Daniel is a founding member of The Consilience Project, aimed at improving public sensemaking and dialogue. The throughline of his interests has to do with ways of improving the health and development of individuals and society, with a virtuous relationship between the two as a goal. Towards these ends, he’s had particular interest in the topics of catastrophic and existential risk, civilization and institutional decay and collapse as well as progress, collective action problems, social organization theories, and the relevant domains in philosophy and science. Motivated by the belief that advancing collective intelligence and capacity is foundational to the integrity of any civilization, and necessary to address the unique risks we currently face given the intersection of globalization and exponential technology, he has spoken publicly on many of these topics, hoping to popularize and deepen important conversations and engage more people in working towards their solutions. Many of these can be found at http://civilizationemerging.com/media/

For more information about The Consilience Project at https://consilienceproject.org/




Episode Highlights

Major Takeaways

  • Many of the problems we face are interrelated, and can therefore be thought of as a meta-problem or meta-crisis. On one hand, if we try to solve problems without accounting for their inter-relatedness, we may create bigger, longer-term problems. For example, if we try to address elephant poaching without accounting for hunger, we may push people to poach even more endangered species, or if we address misinformation through fact-checking, we may exacerbate polarization. On the other hand, if we approach problems in a way that does account for their inter-relatedness, we can solve many problems at once.
  • Daniel talks about generator functions of existential risk — underlying forces that drive many of the problems we face today. Specifically, he outlines three generator functions of existential risk: 
  • ~rivalrous dynamics, manifested by arms races and tragedy of the commons, 
  • ~the subsuming of our substrate, from the degradation of our biosphere to the degradation of our attention, and 
  • ~exponential technology, or technology that exponentially makes better versions of itself. 
  • Daniel says that any civilization that doesn't address these three generator functions will inexorably self-terminate. 
  • Before World War II, risk was locally existential, because individual societies could collapse without affecting other societies. After WWII and with the development of the atomic bomb, risk became globally existential, because it became possible to extinguish all of human civilization.

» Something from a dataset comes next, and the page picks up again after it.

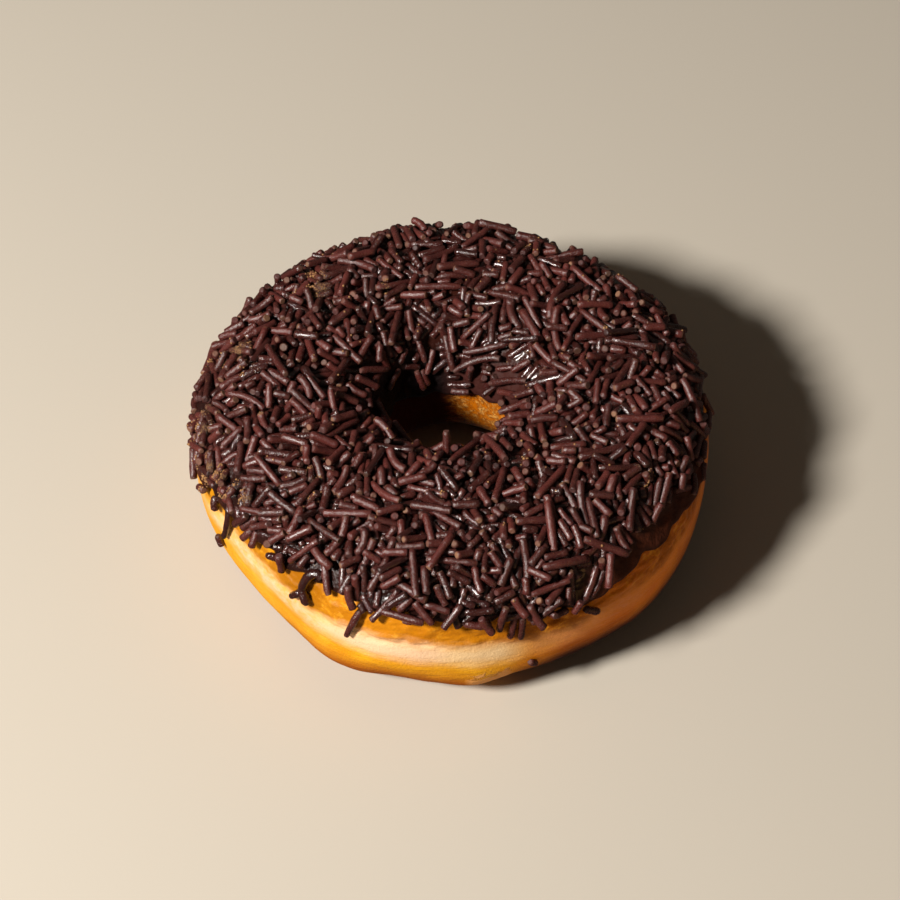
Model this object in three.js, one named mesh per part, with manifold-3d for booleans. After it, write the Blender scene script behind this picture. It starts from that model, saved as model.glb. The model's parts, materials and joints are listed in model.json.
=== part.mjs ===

    In order to manage global existential risk, the superpowers aligned on what Daniel might call the Bretton Woods order — which included the Bretton Woods agreements, the United Nations, and mutually-assured destruction.

    Today, with multiple nuclear countries, non-state actors bearing other catastrophe weapons, and humanity hitting planetary boundaries, we have unmanaged global existential risk. Daniel argues that we need a new form of global coordination in order to manage global existential risk.

  • In the vacuum of what Daniel sees as a failure of our institutions to manage global existential risk, he sees two attractors — two states that we're naturally gravitating towards. Those two attractors are: oppression and chaos. Oppression is characterized by China's model of digital authoritarianism, where the state uses its power to limit the freedom of citizens, while chaos is characterized by regulatory failure in the West, where the state often fails to be an effective check on the market. 

    Daniel argues that we need a third attractor — a force that can manage global existential existential risk without devolving into oppression or chaos. He makes the case that this third attractor must be the people, comprehensively educated and enabled by humane technology. Ultimately, Daniel is calling for a new cultural Enlightenment, that has the emergent wisdom to manage global existential risk and realize a more protopic world.